* **WRITTEN INSTRUCTION**: Return every entry exactly.
'''
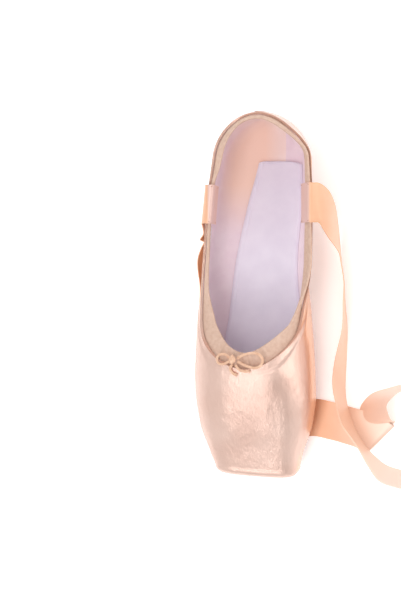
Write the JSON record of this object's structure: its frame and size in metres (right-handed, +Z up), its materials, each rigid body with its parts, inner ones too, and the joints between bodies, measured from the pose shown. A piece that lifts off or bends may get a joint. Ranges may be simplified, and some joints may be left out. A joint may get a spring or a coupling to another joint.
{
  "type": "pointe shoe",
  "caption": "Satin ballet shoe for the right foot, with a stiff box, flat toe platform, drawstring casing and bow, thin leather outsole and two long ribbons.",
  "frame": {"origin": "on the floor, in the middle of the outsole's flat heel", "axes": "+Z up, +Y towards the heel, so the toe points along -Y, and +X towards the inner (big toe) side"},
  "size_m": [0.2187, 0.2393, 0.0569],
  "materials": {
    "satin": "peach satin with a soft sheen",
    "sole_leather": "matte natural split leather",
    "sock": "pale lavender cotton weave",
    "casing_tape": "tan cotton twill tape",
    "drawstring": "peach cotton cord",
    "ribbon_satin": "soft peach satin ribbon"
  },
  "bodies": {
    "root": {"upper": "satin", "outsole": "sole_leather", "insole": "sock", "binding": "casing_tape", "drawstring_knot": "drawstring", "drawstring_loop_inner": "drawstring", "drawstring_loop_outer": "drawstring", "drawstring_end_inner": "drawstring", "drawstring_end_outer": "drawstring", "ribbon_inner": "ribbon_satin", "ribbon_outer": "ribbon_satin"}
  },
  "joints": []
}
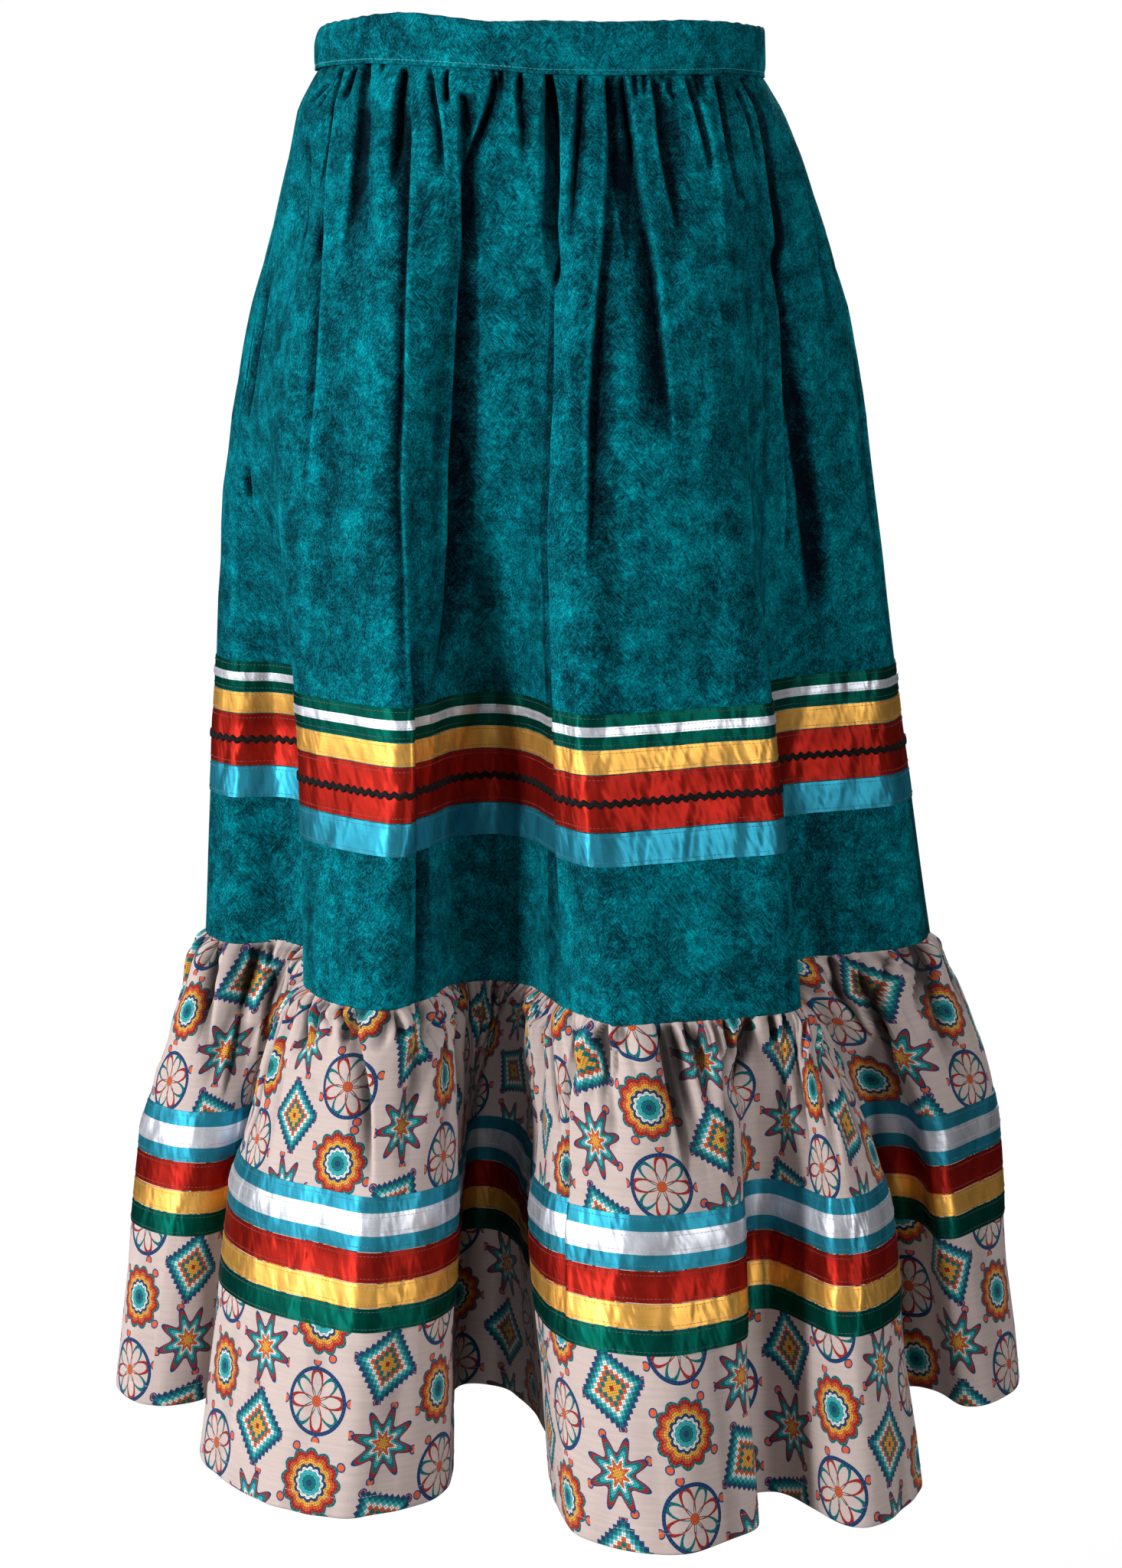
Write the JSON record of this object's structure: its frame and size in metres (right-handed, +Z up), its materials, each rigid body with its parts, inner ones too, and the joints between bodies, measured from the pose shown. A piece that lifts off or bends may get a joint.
'''
* **OUTPUT BELOW**:
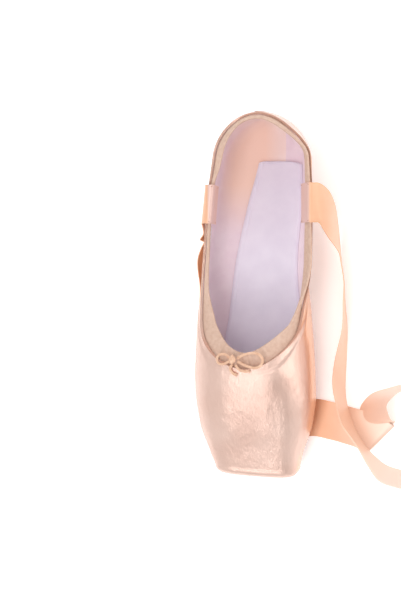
Write the JSON record of this object's structure: its frame and size in metres (right-handed, +Z up), its materials, each rigid body with its parts, inner ones too, and the joints between bodies, measured from the pose shown. A piece that lifts off or bends may get a joint. Ranges may be simplified, and some joints may be left out. A joint may get a spring or a coupling to another joint.
{
  "type": "pointe shoe",
  "caption": "Satin ballet shoe for the right foot, with a stiff box, flat toe platform, drawstring casing and bow, thin leather outsole and two long ribbons.",
  "frame": {"origin": "on the floor, in the middle of the outsole's flat heel", "axes": "+Z up, +Y towards the heel, so the toe points along -Y, and +X towards the inner (big toe) side"},
  "size_m": [0.2187, 0.2393, 0.0569],
  "materials": {
    "satin": "peach satin with a soft sheen",
    "sole_leather": "matte natural split leather",
    "sock": "pale lavender cotton weave",
    "casing_tape": "tan cotton twill tape",
    "drawstring": "peach cotton cord",
    "ribbon_satin": "soft peach satin ribbon"
  },
  "bodies": {
    "root": {"upper": "satin", "outsole": "sole_leather", "insole": "sock", "binding": "casing_tape", "drawstring_knot": "drawstring", "drawstring_loop_inner": "drawstring", "drawstring_loop_outer": "drawstring", "drawstring_end_inner": "drawstring", "drawstring_end_outer": "drawstring", "ribbon_inner": "ribbon_satin", "ribbon_outer": "ribbon_satin"}
  },
  "joints": []
}
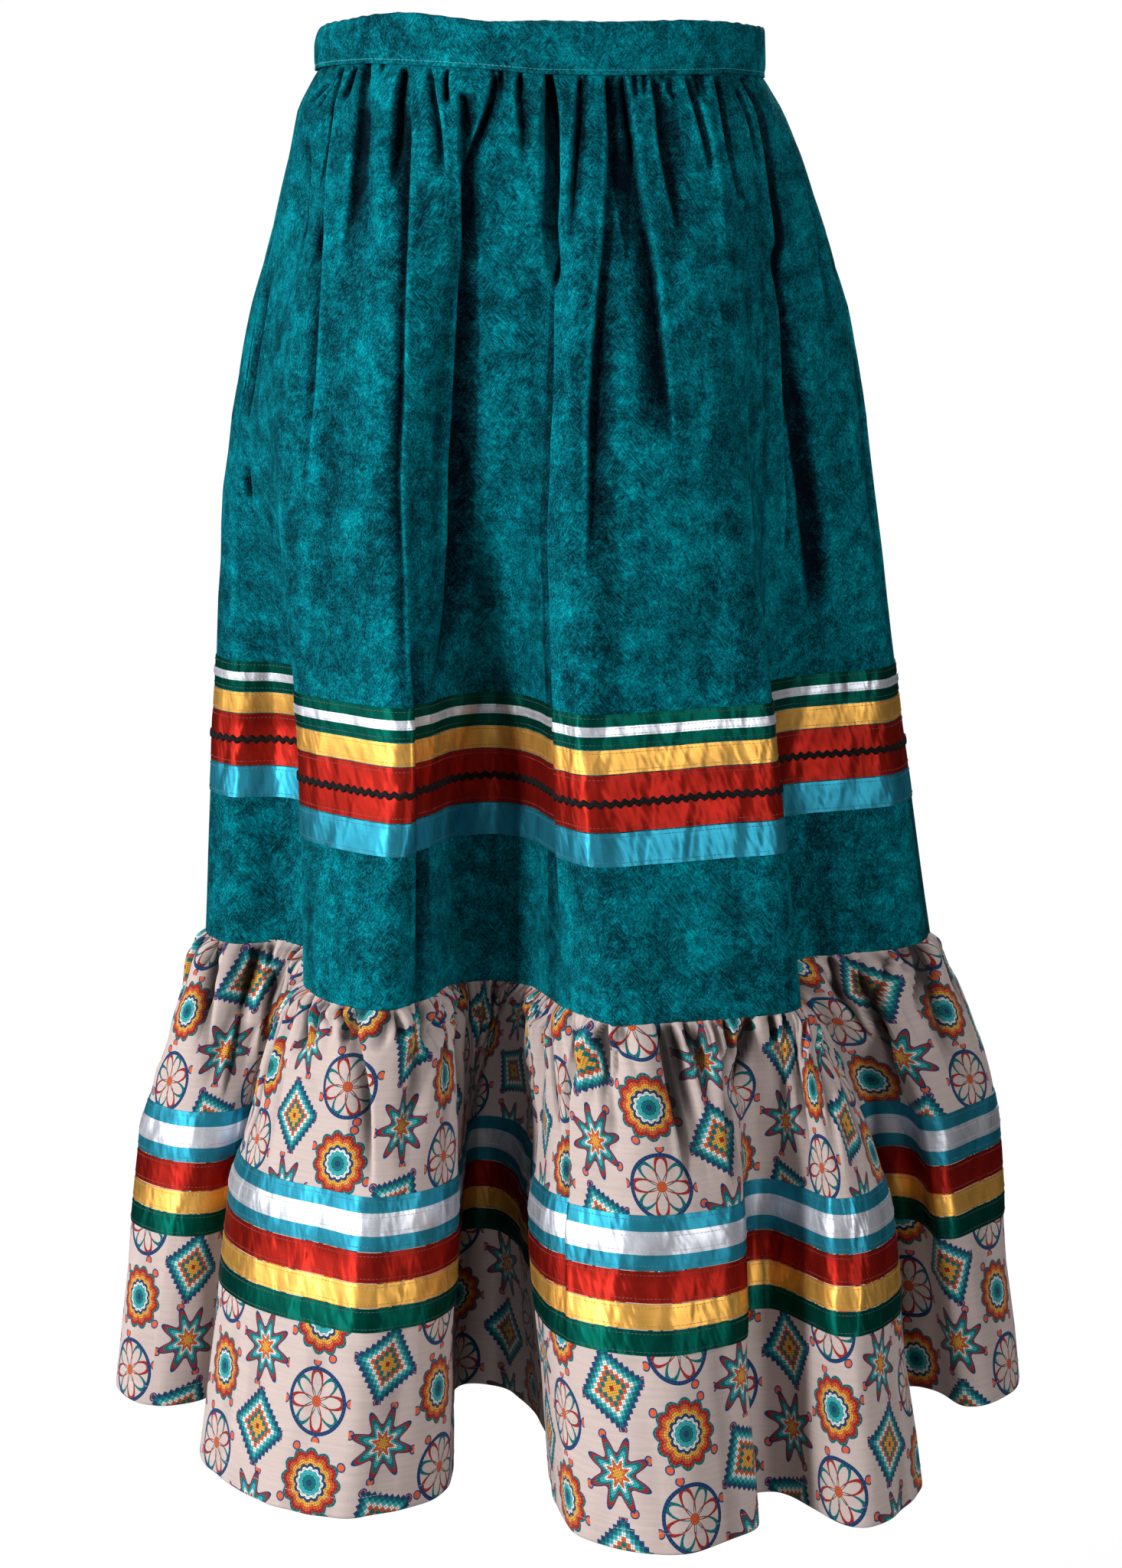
Write the JSON record of this object's structure: its frame and size in metres (right-handed, +Z up), its materials, each rigid body with its parts, inner ones too, and the joints between bodies, measured from the pose shown. A piece that lifts off or bends may get a joint.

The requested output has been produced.